» Exercise instructions
Output all lines exactly, with nothing added or dropped.

» Collected material
(begin)
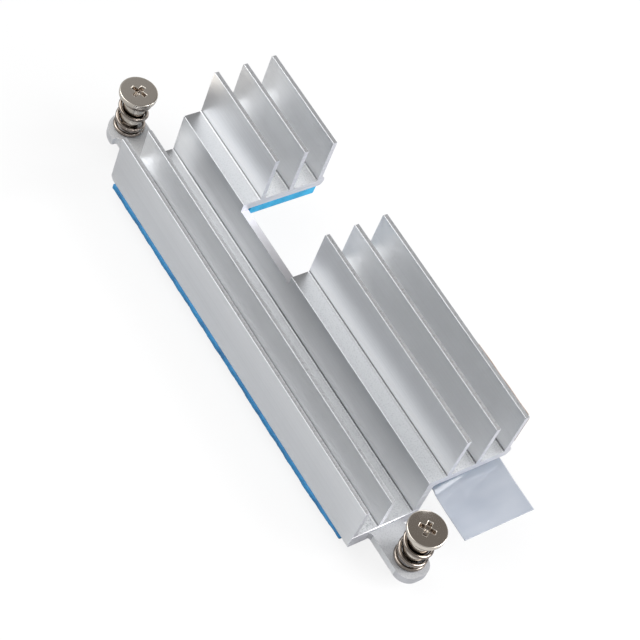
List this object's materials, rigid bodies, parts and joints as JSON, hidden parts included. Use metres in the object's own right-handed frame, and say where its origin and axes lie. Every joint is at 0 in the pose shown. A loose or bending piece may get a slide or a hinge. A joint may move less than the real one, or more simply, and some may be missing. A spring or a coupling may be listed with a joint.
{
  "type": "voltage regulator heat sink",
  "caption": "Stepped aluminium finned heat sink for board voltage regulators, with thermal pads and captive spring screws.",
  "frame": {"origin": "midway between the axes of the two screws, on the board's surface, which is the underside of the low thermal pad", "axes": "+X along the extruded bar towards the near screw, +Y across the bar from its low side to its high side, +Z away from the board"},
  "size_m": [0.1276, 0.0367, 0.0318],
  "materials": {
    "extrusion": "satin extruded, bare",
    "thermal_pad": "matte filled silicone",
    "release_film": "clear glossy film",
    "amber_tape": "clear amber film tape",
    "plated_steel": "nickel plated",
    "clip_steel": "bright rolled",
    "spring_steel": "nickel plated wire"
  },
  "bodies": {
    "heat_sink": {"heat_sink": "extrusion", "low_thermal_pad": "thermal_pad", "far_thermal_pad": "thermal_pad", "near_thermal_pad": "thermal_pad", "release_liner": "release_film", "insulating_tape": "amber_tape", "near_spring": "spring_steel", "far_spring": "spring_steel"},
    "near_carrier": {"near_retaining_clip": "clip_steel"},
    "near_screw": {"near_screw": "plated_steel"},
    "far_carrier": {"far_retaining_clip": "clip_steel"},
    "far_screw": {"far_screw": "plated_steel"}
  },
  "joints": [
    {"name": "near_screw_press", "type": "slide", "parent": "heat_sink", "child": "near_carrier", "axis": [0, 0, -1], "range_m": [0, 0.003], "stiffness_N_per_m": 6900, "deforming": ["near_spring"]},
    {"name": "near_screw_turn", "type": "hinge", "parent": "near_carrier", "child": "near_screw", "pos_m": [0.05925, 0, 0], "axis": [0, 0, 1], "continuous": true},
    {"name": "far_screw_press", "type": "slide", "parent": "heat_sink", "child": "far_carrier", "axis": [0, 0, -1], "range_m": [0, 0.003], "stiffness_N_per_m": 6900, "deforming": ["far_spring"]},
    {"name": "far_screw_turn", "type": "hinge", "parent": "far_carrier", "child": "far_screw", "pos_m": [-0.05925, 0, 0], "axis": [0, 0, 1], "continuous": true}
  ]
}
(end)
» Correct output
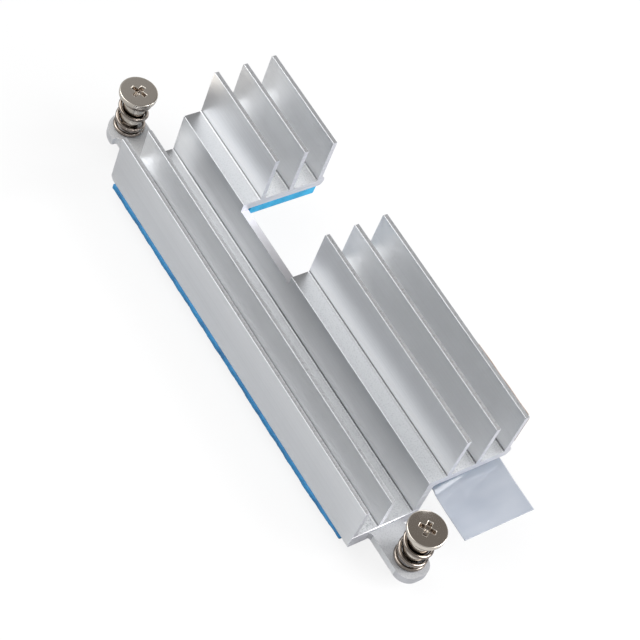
List this object's materials, rigid bodies, parts and joints as JSON, hidden parts included. Use metres in the object's own right-handed frame, and say where its origin and axes lie. Every joint is at 0 in the pose shown. A loose or bending piece may get a slide or a hinge. A joint may move less than the real one, or more simply, and some may be missing. A spring or a coupling may be listed with a joint.
{
  "type": "voltage regulator heat sink",
  "caption": "Stepped aluminium finned heat sink for board voltage regulators, with thermal pads and captive spring screws.",
  "frame": {"origin": "midway between the axes of the two screws, on the board's surface, which is the underside of the low thermal pad", "axes": "+X along the extruded bar towards the near screw, +Y across the bar from its low side to its high side, +Z away from the board"},
  "size_m": [0.1276, 0.0367, 0.0318],
  "materials": {
    "extrusion": "satin extruded, bare",
    "thermal_pad": "matte filled silicone",
    "release_film": "clear glossy film",
    "amber_tape": "clear amber film tape",
    "plated_steel": "nickel plated",
    "clip_steel": "bright rolled",
    "spring_steel": "nickel plated wire"
  },
  "bodies": {
    "heat_sink": {"heat_sink": "extrusion", "low_thermal_pad": "thermal_pad", "far_thermal_pad": "thermal_pad", "near_thermal_pad": "thermal_pad", "release_liner": "release_film", "insulating_tape": "amber_tape", "near_spring": "spring_steel", "far_spring": "spring_steel"},
    "near_carrier": {"near_retaining_clip": "clip_steel"},
    "near_screw": {"near_screw": "plated_steel"},
    "far_carrier": {"far_retaining_clip": "clip_steel"},
    "far_screw": {"far_screw": "plated_steel"}
  },
  "joints": [
    {"name": "near_screw_press", "type": "slide", "parent": "heat_sink", "child": "near_carrier", "axis": [0, 0, -1], "range_m": [0, 0.003], "stiffness_N_per_m": 6900, "deforming": ["near_spring"]},
    {"name": "near_screw_turn", "type": "hinge", "parent": "near_carrier", "child": "near_screw", "pos_m": [0.05925, 0, 0], "axis": [0, 0, 1], "continuous": true},
    {"name": "far_screw_press", "type": "slide", "parent": "heat_sink", "child": "far_carrier", "axis": [0, 0, -1], "range_m": [0, 0.003], "stiffness_N_per_m": 6900, "deforming": ["far_spring"]},
    {"name": "far_screw_turn", "type": "hinge", "parent": "far_carrier", "child": "far_screw", "pos_m": [-0.05925, 0, 0], "axis": [0, 0, 1], "continuous": true}
  ]
}